Possible to revisit this?
Also the RBI 5L insurance limit applies to NBFC FDs top?
Only banks have deposit insurance. NBFC deposits are unsecured and have no insurance cover. Risk taking is an individual decision sir. Our stance has always been that risk taking is best done in equities where upside is high rather than FDs where reward for risking capital is very low.
Thank you Aarati.
In this respect, what is your view for investment in short term or medium term debt MF. The list of Prime funds still show some yield up to 9 and 9.3%. This will be affected by the rate cut but to the extent to cut by Banks, because in my opinion the banks keep the spread while lending, which according to me will be higher than lending for CP etc. Please give your views.
View Fds as income generating options and debt funds as part of asset allocation. We have alreadygiven our call on debt funds recently. Please check the Articles section. Vidya
Would it be correct to say that someone in their accumulation phase does not require an FD besides may be for the emergency fund? They don’t need their corpus to generate an income as the salary/business or professional income covers their expenses. Hence no role for an FD?
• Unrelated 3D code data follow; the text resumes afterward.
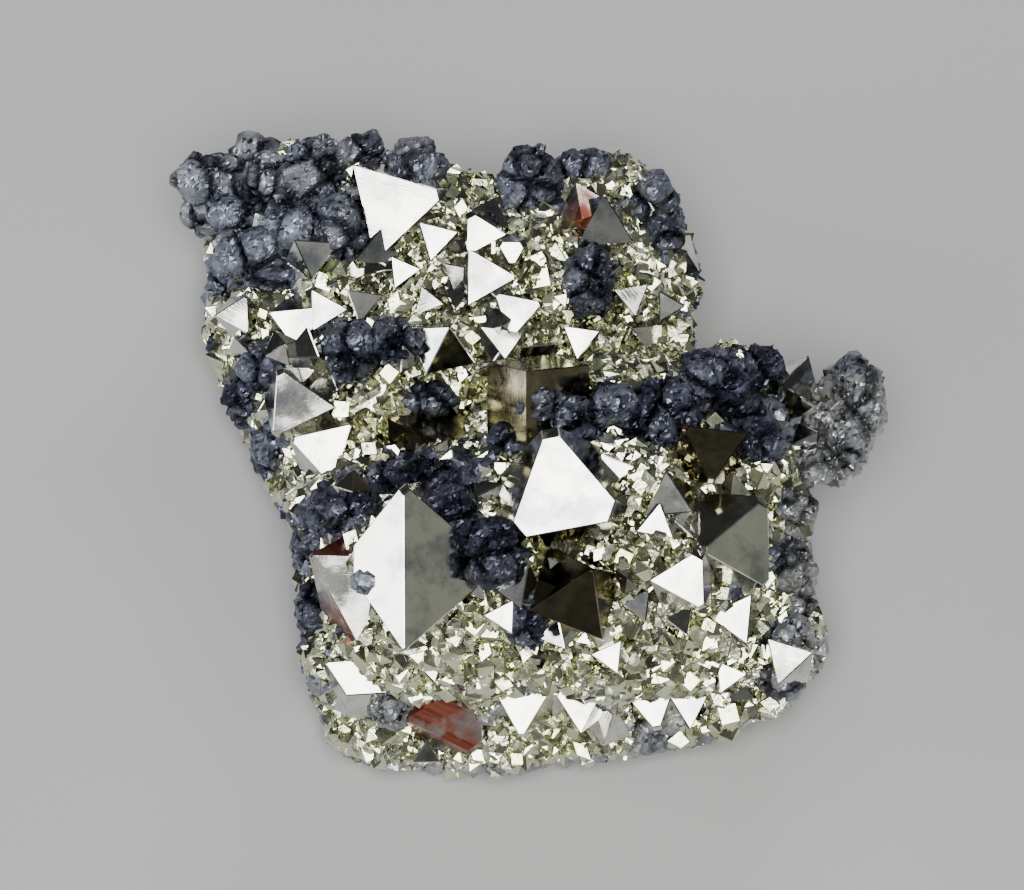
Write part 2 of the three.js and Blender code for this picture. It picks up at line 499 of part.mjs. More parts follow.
// The pyrite: the matrix and every crystal that grew from it, with a socket for each lump.
function pyriteMass(base) {
  const matrix = surfaceBlock().intersect(outlinePrism());
  const crystals = joined([
    ...FACE_CRYSTALS.map(faceCrystal),
    longCrystal(LARGEST_CRYSTAL),
    valleyCube(VALLEY_CUBE),
    ...fillCrystals(),
  ]);
  const breaks = joined(BREAKS.map(({ point, out }) => beyondPlane(point, out)));
  const shaped = matrix.subtract(breaks).add(crystals).subtract(base);
  const sockets = joined(LUMPS.map((lump) => lumpSolid(lump, SOCKET_GAP)));
  return largestBody(shaped.simplify(FINEST_DETAIL).subtract(sockets).simplify(SOCKET_GAP / 3));
}

// The galena: lumps that touch are one piece.
function galenaPieces(base) {
  const lumps = joined(LUMPS.map((lump) => lumpSolid(lump, 0))).subtract(base);
  const pieces = lumps.decompose().filter((piece) => piece.volume() > SMALLEST_LUMP);
  return pieces.sort((a, b) => a.boundingBox().min[0] - b.boundingBox().min[0]);
}

function namedMesh(name, solid, material) {
  const mesh = new THREE.Mesh(geometryOf(solid), material);
  mesh.name = name;
  return mesh;
}

const belowBase = beyondPlane([0, 0, 0], [0, 0, -1]);
const cluster = new THREE.Group();
cluster.add(namedMesh("pyrite_mass", pyriteMass(belowBase), PYRITE));
galenaPieces(belowBase).forEach((piece, i) => {
  cluster.add(namedMesh("galena_lump_" + String(i + 1).padStart(2, "0"), piece, GALENA));
});

// Stand the footprint's box on the origin.
const bounds = new THREE.Box3().setFromObject(cluster);
const middle = bounds.getCenter(new THREE.Vector3());
cluster.position.set(-middle.x, -middle.y, -bounds.min.z);

export default cluster;
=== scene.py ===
"""A cluster of pyrite crystals with lumps of galena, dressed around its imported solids."""

import math
from itertools import product

import bmesh
import bpy
import numpy as np
from mathutils import Matrix, Vector


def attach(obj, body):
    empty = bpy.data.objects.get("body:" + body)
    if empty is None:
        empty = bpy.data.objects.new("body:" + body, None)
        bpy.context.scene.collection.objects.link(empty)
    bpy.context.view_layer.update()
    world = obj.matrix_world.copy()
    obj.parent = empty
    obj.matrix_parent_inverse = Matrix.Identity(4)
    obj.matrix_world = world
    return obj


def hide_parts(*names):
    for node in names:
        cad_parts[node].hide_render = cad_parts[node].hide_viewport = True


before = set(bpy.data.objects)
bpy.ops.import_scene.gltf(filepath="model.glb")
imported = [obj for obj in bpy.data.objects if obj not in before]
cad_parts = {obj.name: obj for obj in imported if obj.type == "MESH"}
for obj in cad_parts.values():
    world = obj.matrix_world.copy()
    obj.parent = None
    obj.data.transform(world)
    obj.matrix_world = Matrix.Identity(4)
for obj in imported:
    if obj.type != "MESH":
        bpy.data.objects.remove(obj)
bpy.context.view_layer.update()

# The display view: u to the right, v up the view, w towards the viewer, in millimetres.
MM = 0.001
VIEW_ELEVATION = math.radians(60)
SIN = math.sin(VIEW_ELEVATION)
COS = math.cos(VIEW_ELEVATION)
VIEW_ORIGIN = np.array([1.858, 4.855, 0.0])
TOWARDS_VIEWER = np.array([0.0, -COS, SIN])
# A distance past every real one, where a search for the nearest begins.
FAR = 1e9

# The small crystals that fill the gaps: how many, their edges, and how far they keep from the
# other crystals' faces, the outline and the lumps.
GRID_HALF = 38
FILL_SEED = 11
FILL_CRYSTALS = 26
FILL_EDGE = (2.8, 4.8)
FILL_MARGIN = 1.4
FILL_INSET = 1.2
FILL_LIFT = 0.1
FILL_LUMP_REACH = 0.8

OUTLINE = [
    (-34, 26), (-32.5, 29.5), (-29, 31), (-24, 31), (-19, 30.5), (-14, 30),
    (-9, 28.2), (-5, 27), (-2, 28.5), (3, 29.5), (7.5, 30), (10, 28.8),
    (12, 26.5), (13.8, 24.5), (15, 20.5), (15.5, 17), (14.6, 14), (14.6, 8.8),
    (16.5, 9.4), (19, 9.8), (23, 9.8), (23.6, 8), (23.8, 3.6), (25.2, 1.8),
    (27.2, 2), (28.6, 4.6), (29.4, 7.4), (30.8, 8.8), (32.2, 9.2), (33.4, 7.5),
    (33.6, 5), (32.4, 2), (31, -1), (29.5, -2.2), (27.2, -1.8), (25.5, -2.8),
    (26, -5), (25.8, -8.5), (26.5, -11.5), (26.3, -15), (27.5, -18), (27.5, -20),
    (25, -23), (23, -25.2), (19.5, -26.2), (16, -27.8), (13, -29), (8, -29.2),
    (2, -30), (-4, -30.8), (-11, -30.8), (-17, -30.2), (-20, -28.8), (-21.2, -25.5),
    (-22.8, -20.5), (-23.5, -15), (-23.7, -10), (-24, -7), (-25.5, -5.5), (-27.8, -2),
    (-30, 4), (-31.8, 8), (-33.5, 12), (-33.8, 17), (-33.7, 21.5),
]

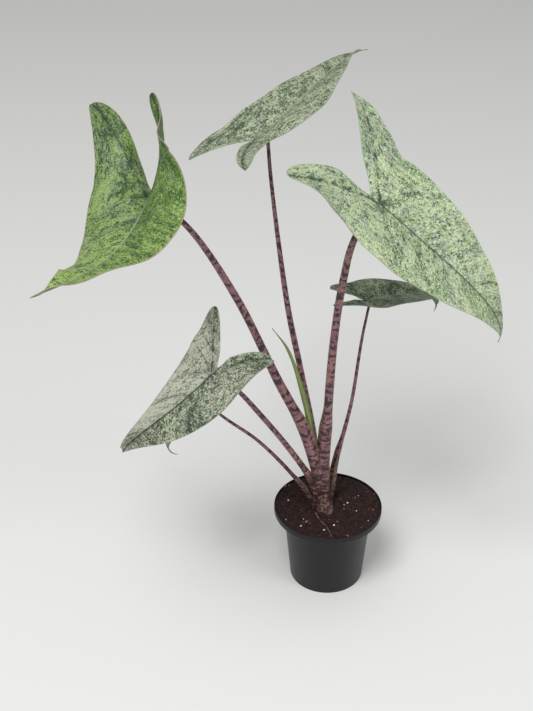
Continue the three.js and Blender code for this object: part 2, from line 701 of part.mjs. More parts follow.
function materialFor(name) {
  if (name === "pot") return material(COLOURS.pot, ROUGHNESS.pot);
  if (name === "soil") return material(COLOURS.soil, ROUGHNESS.soil);
  if (name === "rootstock") return material(COLOURS.corm, ROUGHNESS.corm);
  if (name === "surface_root") return material(COLOURS.root, ROUGHNESS.root);
  if (name === "new_leaf") return material(COLOURS.newLeaf, ROUGHNESS.blade);
  if (name === "old_scale") return material(COLOURS.oldScale, ROUGHNESS.stalk);
  const kind = name.endsWith("_blade") ? "blade" : "stalk";
  return material(COLOURS[kind], ROUGHNESS[kind]);
}

function build() {
  const { bodies, footprints } = plantBodies();
  bodies.pot = potBody();
  bodies.rootstock = cormBody();
  bodies.soil = carve(soilBody(), [cormBody(GAP), ...footprints]);
  bodies.surface_root = surfaceRootBody();
  const plant = new THREE.Group();
  for (const [name, body] of Object.entries(bodies)) {
    const mesh = new THREE.Mesh(toGeometry(body), materialFor(name));
    mesh.name = name;
    plant.add(mesh);
  }
  return plant;
}

export default build();
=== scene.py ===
"""Potted zebrina alocasia: the finish of a nursery pot, its mix and one plant, in metres, +Z up."""

import math
import random

import bmesh
import bpy
import numpy as np
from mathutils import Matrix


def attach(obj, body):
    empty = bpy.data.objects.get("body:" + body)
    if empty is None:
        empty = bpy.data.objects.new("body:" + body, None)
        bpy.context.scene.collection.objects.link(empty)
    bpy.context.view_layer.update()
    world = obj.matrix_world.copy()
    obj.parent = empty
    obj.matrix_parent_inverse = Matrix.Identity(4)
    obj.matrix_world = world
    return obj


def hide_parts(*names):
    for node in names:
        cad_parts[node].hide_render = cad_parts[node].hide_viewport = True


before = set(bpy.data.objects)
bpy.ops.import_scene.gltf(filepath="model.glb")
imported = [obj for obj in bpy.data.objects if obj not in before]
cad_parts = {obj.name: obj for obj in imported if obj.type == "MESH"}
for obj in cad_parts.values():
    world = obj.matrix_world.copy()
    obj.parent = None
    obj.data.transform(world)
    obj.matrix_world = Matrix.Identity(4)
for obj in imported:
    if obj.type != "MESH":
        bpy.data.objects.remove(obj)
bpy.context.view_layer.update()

bl_info = {
    "name": "Potted zebrina alocasia",
    "version": (1, 0, 0),
    "blender": (4, 5, 0),
    "location": "View3D > Sidebar > Alocasia",
    "description": "Builds a zebrina alocasia with speckled blades and barred stalks in its pot",
    "category": "Object",
}

MM = 0.001
BODY = "root"
# The photograph's view: the lens in millimetres, the place in metres and the degrees downwards
STANDING_VIEW = {"lens": 60, "sensor": 36, "place": (-0.0686, -1.047, 0.921), "down": 31.14}
# The stage in metres: the floor's half side, the lamps' places and width, and what they point at
STAGE = {"floor": 8.0, "key": (-0.9, -1.7, 3.3), "fill": (2.2, -1.6, 1.9), "lamp": 1.8,
         "aim": (-0.03, 0, 0.3)}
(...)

Yes FDs are mainly for emergency money or income
Hi Vidya
Can you elaborate on the distinction you make here in terms of asset allocation vs income generation? For an average investor, both offers near equal returns and low risk. Why should FDs not be part of asset allocation for the debt portion?
Secondly, I remember Equitas FDs as one of the suggestions made by PI earlier. I take your point that there’s deterioration in the MFI book. Do you think I should hold on to those FDs and book out and reinvest elsewhere? My 40% debt is in FDs in Equitas as I am using this as my debt allocation. Remaining 60% in equities. I have slowly started in debt funds now as I burnt my fingers earlier in Franklin UST fund fiasco.
If you use cumulative FDs which compound, they can be part of your debt allocation. But taxation wise debt funds are better as they defer tax payments until maturity. While Equitas is a good bank, it is a risky lender and should not be 40% of your debt allocation, it makes sense to limit your FDs in it to Rs 5 lakh the deposit insurance limit.